The information theory of the helium atom in screened Coulomb potentials

In this work, we show Hartree–Fock (HF) results for the Shannon entropy, Rényi entropy, Tsallis entropy, Onicescu information energy, and ground‐state properties of the helium atom in screened Coulomb potentials. We solve the HF equations through a numerical grid method where the screened functions model two plasma environments: the Debye–Hückel screening (DHS) and the exponential‐cosine‐screened‐Coulomb (ECSC) model potentials. For plasma conditions near to the energy ionization, for the Shannon entropy, we report an increase of the ∼80% and ∼60% for the DHS and ECSC potentials concerning the unscreened case. A similar situation is found for the Rényi and Tsallis entropies where an increase of ∼86% and ∼57% is reported in the presence of the DHS and ECSC potential functions. Our results allow us to obtain knowledge of the information theory parameters in the description of the electron localization for the helium atom screened by the DHS and ECSC potentials. Finally, our information theory findings in the absence of the screening functions are in excellent agreement with the available results found in the literature.

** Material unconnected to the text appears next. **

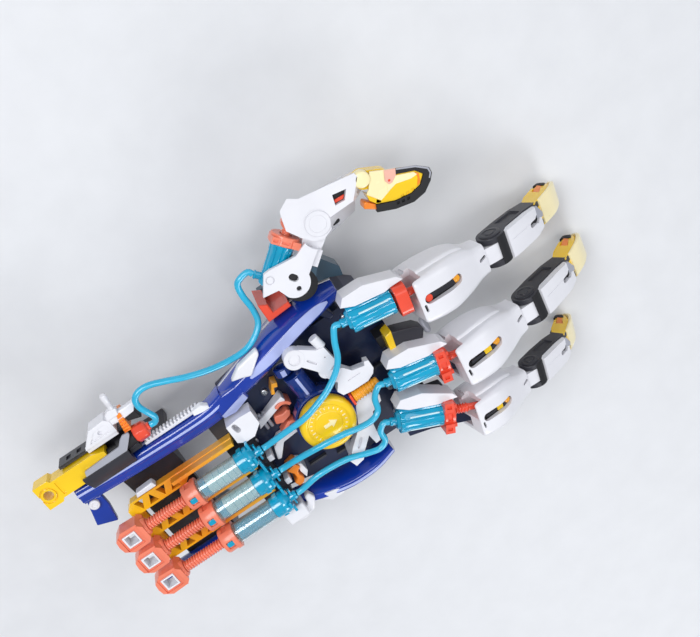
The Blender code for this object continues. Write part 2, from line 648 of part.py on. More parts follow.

The Shannon entropy (S[ρ]) has been proposed as an indicator of the localization of electron density in confined atomic systems. In this work, we show results for the 1s2 1S Helium atom in screened Coulomb potentials that describe plasma environments. We find the ionization of the 1s orbital energy in the screened potentials where the S[ρ] reaches an increase of ∼80% in comparison with the absence of plasma medium. Results are compared with other theoretical approaches.